The IRA will be hard to unravel: The Inflation Reduction Act (IRA) was one of the Biden administration’s most prominent pieces of legislation. And its piecemeal nature might make it hard for a new administration to dismantle. “The IRA is not a monolith,” Rich Powell, CEO of the Clean Energy Buyers Association and the Clean Energy Buyers Institute, said. “The IRA is a lot of different incentives that were cobbled together, many of which had very strong, bipartisan antecedents of some kind.”

And as Jackson pointed out, the IRA has already disbursed “billions and billions of dollars” toward projects, many of them in red states.

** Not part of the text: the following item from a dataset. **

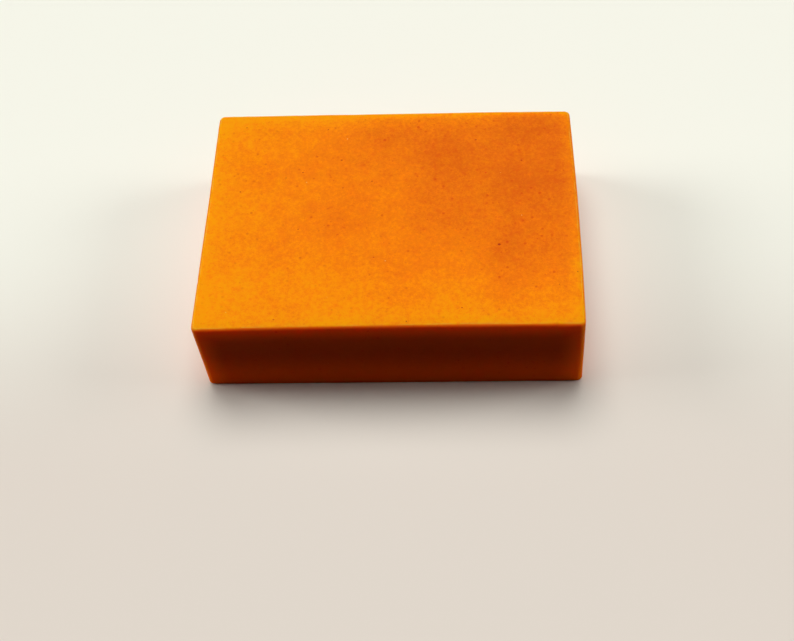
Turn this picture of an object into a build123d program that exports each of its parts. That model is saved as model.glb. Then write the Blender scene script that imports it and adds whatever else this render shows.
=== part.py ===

Though that funding might be subject to efforts to claw it back, “most of those projects and those funds are fully dispersed and are likely to continue to push forward,” he said.

Keep your eye on the grid: One area boards and executives should pay attention to in coming years, Powell said, is electricity.

“Electricity in the remainder of this decade is going to be a bigger conversation than oil or fuel,” he said.

Companies and consumers have gotten used to stable prices for electricity, he said, because the US power grid has remained “stagnant” for around the past 20 years. Now, though, demand for power is, well, surging.

If supply can’t keep with demand, “you do risk higher prices,” Powell said. Boards and business leaders might be asked hard questions about adding power capacity as companies grow, he said.